Yesterday I went to the Penang State Museum and Art Gallery, which was established in 1821 and houses many state treasures including furniture, jewellery and costumes.

It is supposed to be one of the best presented museums in the country, but it was weighted in favour of the stories of the elites and dominated by ‘old wares’ and tableau presentations. It just seemed ‘old’. Not the modern ‘interpretation centre’ style of museum that I find it easier to engage with.

Cultural heritage in living cities

Yesterday I was talking to a local retired civil servant who had come to take one of my fellow hotel guests sightseeing on the other side of the island. He now lives off his pension and enjoys doing part time work in hotels to keep himself occupied.

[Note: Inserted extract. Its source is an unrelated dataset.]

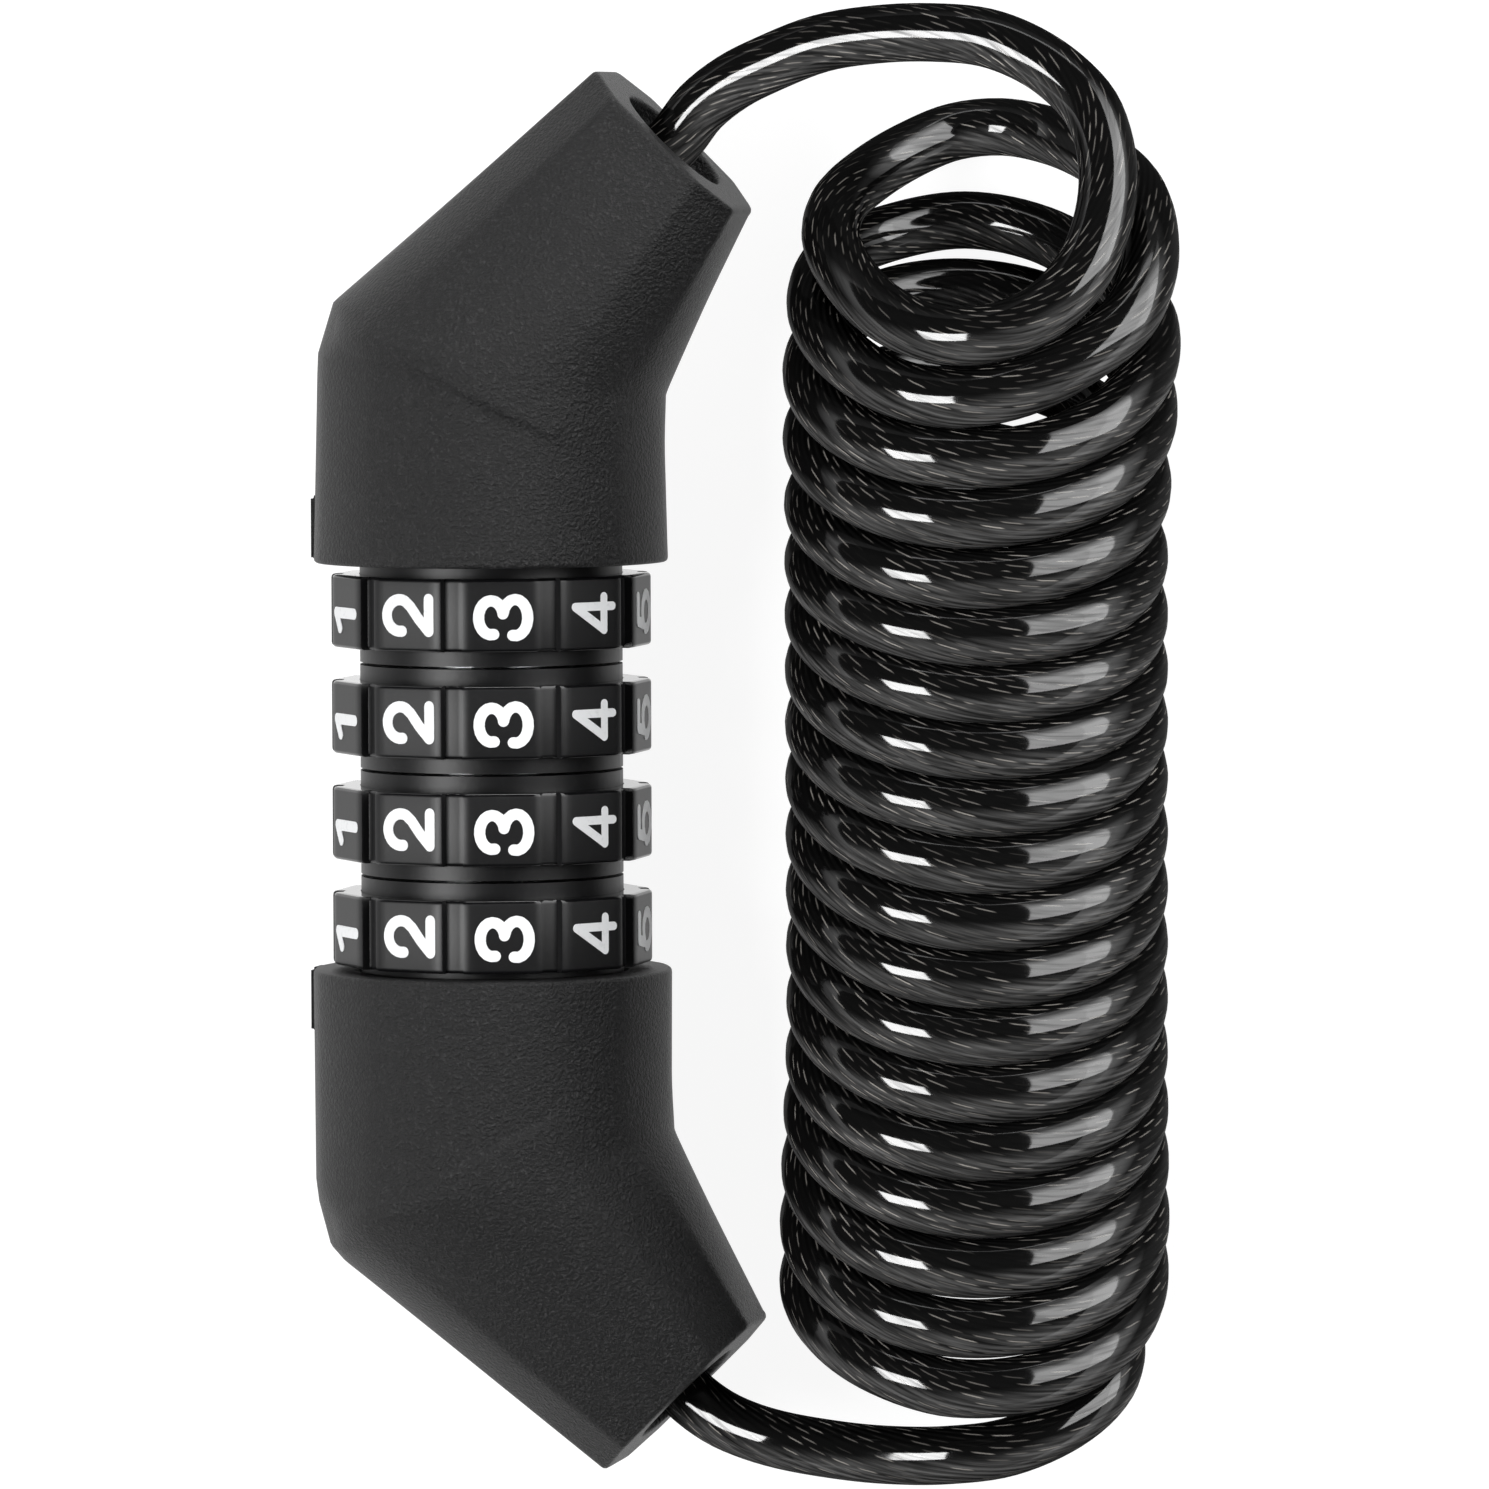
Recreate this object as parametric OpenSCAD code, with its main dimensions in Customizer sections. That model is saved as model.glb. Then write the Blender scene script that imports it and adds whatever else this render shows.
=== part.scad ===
// Combination cable lock: two elbow housings, four number dials and a spiral steel cable.
// The lock lies on its side on a table, with its barrel along Y and both arms towards +X.

/* [Housings] */
// Corner radius of the twelve-sided lock housing
lock_r = 12.6; // [12.2:0.1:13.2]
// Corner radius of the twelve-sided plug housing
plug_r = 12.4; // [12:0.1:12.7]
// Distance from the middle of the dial stack to the lock housing's rim
lock_rim = 13.85; // [13.8:0.05:14.2]
// Distance from the middle of the dial stack to the plug housing's rim
plug_rim = 14.2; // [13.9:0.05:14.4]
// Width of the plug's arm at its end face
plug_end_w = 13.8; // [13.5:0.1:15]
// Width of the lock's arm at its end face
lock_end_w = 14.6; // [14:0.1:16]
// Thickness of both arms at their end faces
end_h = 12.2; // [11.6:0.1:13]
// Corner radius of both end faces
end_round = 2.8; // [2:0.1:3.4]
// Radius of the cable opening in each end face
mouth_r = 3.3; // [3:0.1:3.6]

/* [Dials] */
// Spacing of the dials along the barrel
dial_pitch = 7.3; // [7.25:0.05:7.4]
// Height of a number ring
dial_h = 5; // [4.6:0.1:5.4]
// Outer radius of a number ring
dial_r = 11.05; // [10.9:0.05:11.3]
// Distance from the axis to the flat of a panel
panel_flat = 10.75; // [10.6:0.05:10.85]
// Width of the groove between two panels
groove_w = 1.3; // [1:0.1:1.6]
// Outer radius of the code rings
hub_r = 9.05; // [8.8:0.05:9.1]

/* [Lockwork] */
// Radius of the barrel tube that the rings turn on
tube_r = 6.2; // [6.1:0.05:6.3]
// Radius of the locking pin's shank
pin_r = 3.9; // [3.8:0.02:3.92]
// Reach of the locking teeth from the axis
tooth_reach = 7; // [6.8:0.1:7.1]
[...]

He told me that the grand 75 year old hotel he has been working in most recently is shutting down for good next week. The building is too big and neglected to be viable as a hotel without major investment.

He said there were no plans for the building but was confident that heritage laws would protect it from demolition. When I talked to him about my hotel – Hutton Lodge - he mentioned that there had been an attempt a few years ago to burn it down for the insurance windfall.

The hotel is one of George Town’s few remaining colonial style bungalows. Fortunately it has been restored and redecorated – simply - and is now quite profitable as budget accommodation. It has a breezy interior with original architectural features intact, and I would have no hesitation in staying here again if I returned to Penang.

Later, I was thinking about urban regeneration as I walked along Armenian Street (Lebuh Armenian), which – like The Rocks in Sydney – is frequented mainly by tourists. It is very presentable, with even footpaths and restored and freshly painted buildings. The owner of the tiny café I visited said that nearly all his customers were tourists, whom he liked because they were polite and friendly.

At the end of Armenian Street is the office building of George Town World Heritage Incorporated, an advisory resource that employs professionals with backgrounds in fields including urban planning, architecture, conservation and heritage.

It is described as an independent company, although its Board of Directors is made up of government officials and politicians. Arguably that is how it should be. I would guess that the measure of their success will lie in how incorrupt they manage to be. There are exhibits on the ground floor depicting the types of architecture and methods of conservation.

Its focus is more on preservation than urban regeneration, but I was thinking that the two need to go hand in hand if the result is to be a living city rather than merely a tourist attraction or a museum.

I was reminded of an urban planning exhibition I visited when I was in Medellin, Colombia, in 2015. It was called ‘Piso Piloto. Medellin-Barcelona’ and was about renewing cities, specifically those two.

The focus was on public housing, including both architecture, art and design, and the social dimension in particular. They did not use the word ‘heritage’. But importantly, for me, they had integrated an aspect of regeneration and renovation of existing spaces.

In George Town, it seemed to me that it was all about preservation without a social dimension. That suggests that they need to work to ensure they do not end up with a large street museum rather than a living city that caters for the needs of its own population in addition to the desires of tourists.